** start of Source material **
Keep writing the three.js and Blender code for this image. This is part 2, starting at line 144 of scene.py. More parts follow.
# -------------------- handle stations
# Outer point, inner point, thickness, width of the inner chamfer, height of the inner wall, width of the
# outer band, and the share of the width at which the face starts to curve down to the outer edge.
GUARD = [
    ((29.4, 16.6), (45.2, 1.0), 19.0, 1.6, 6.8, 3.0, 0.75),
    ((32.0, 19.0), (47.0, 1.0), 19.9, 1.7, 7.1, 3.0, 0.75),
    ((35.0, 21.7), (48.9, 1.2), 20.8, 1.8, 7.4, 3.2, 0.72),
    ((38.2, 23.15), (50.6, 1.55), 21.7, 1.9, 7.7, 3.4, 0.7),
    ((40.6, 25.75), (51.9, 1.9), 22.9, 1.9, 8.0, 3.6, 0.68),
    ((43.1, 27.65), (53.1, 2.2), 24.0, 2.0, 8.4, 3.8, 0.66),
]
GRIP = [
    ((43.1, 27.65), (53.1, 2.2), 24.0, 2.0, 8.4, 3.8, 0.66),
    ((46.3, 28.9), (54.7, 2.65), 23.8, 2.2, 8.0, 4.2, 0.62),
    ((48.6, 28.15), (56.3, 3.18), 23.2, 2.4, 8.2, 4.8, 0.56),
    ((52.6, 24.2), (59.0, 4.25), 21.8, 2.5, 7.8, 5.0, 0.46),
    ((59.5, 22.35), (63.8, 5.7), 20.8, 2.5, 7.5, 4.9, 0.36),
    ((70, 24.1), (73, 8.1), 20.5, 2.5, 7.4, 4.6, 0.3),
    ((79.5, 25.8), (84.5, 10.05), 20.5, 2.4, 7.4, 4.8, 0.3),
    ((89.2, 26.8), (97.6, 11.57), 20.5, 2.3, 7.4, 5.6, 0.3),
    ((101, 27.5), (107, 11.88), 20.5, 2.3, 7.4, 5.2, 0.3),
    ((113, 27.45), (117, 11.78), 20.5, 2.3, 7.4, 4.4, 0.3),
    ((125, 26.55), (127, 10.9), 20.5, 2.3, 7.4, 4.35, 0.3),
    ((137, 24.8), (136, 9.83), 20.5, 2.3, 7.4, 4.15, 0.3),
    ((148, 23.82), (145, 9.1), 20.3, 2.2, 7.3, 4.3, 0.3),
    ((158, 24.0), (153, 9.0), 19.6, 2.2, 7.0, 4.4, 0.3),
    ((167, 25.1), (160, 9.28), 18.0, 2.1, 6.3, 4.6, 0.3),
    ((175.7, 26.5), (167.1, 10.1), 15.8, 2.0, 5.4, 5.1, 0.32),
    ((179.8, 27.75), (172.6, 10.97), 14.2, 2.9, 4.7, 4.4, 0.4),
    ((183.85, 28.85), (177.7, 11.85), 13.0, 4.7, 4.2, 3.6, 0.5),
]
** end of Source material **
▸ **Given instruction**: Return the whole listing exactly, with every line included.

▸ **Task solution**:
Keep writing the three.js and Blender code for this image. This is part 2, starting at line 144 of scene.py. More parts follow.
# -------------------- handle stations
# Outer point, inner point, thickness, width of the inner chamfer, height of the inner wall, width of the
# outer band, and the share of the width at which the face starts to curve down to the outer edge.
GUARD = [
    ((29.4, 16.6), (45.2, 1.0), 19.0, 1.6, 6.8, 3.0, 0.75),
    ((32.0, 19.0), (47.0, 1.0), 19.9, 1.7, 7.1, 3.0, 0.75),
    ((35.0, 21.7), (48.9, 1.2), 20.8, 1.8, 7.4, 3.2, 0.72),
    ((38.2, 23.15), (50.6, 1.55), 21.7, 1.9, 7.7, 3.4, 0.7),
    ((40.6, 25.75), (51.9, 1.9), 22.9, 1.9, 8.0, 3.6, 0.68),
    ((43.1, 27.65), (53.1, 2.2), 24.0, 2.0, 8.4, 3.8, 0.66),
]
GRIP = [
    ((43.1, 27.65), (53.1, 2.2), 24.0, 2.0, 8.4, 3.8, 0.66),
    ((46.3, 28.9), (54.7, 2.65), 23.8, 2.2, 8.0, 4.2, 0.62),
    ((48.6, 28.15), (56.3, 3.18), 23.2, 2.4, 8.2, 4.8, 0.56),
    ((52.6, 24.2), (59.0, 4.25), 21.8, 2.5, 7.8, 5.0, 0.46),
    ((59.5, 22.35), (63.8, 5.7), 20.8, 2.5, 7.5, 4.9, 0.36),
    ((70, 24.1), (73, 8.1), 20.5, 2.5, 7.4, 4.6, 0.3),
    ((79.5, 25.8), (84.5, 10.05), 20.5, 2.4, 7.4, 4.8, 0.3),
    ((89.2, 26.8), (97.6, 11.57), 20.5, 2.3, 7.4, 5.6, 0.3),
    ((101, 27.5), (107, 11.88), 20.5, 2.3, 7.4, 5.2, 0.3),
    ((113, 27.45), (117, 11.78), 20.5, 2.3, 7.4, 4.4, 0.3),
    ((125, 26.55), (127, 10.9), 20.5, 2.3, 7.4, 4.35, 0.3),
    ((137, 24.8), (136, 9.83), 20.5, 2.3, 7.4, 4.15, 0.3),
    ((148, 23.82), (145, 9.1), 20.3, 2.2, 7.3, 4.3, 0.3),
    ((158, 24.0), (153, 9.0), 19.6, 2.2, 7.0, 4.4, 0.3),
    ((167, 25.1), (160, 9.28), 18.0, 2.1, 6.3, 4.6, 0.3),
    ((175.7, 26.5), (167.1, 10.1), 15.8, 2.0, 5.4, 5.1, 0.32),
    ((179.8, 27.75), (172.6, 10.97), 14.2, 2.9, 4.7, 4.4, 0.4),
    ((183.85, 28.85), (177.7, 11.85), 13.0, 4.7, 4.2, 3.6, 0.5),
]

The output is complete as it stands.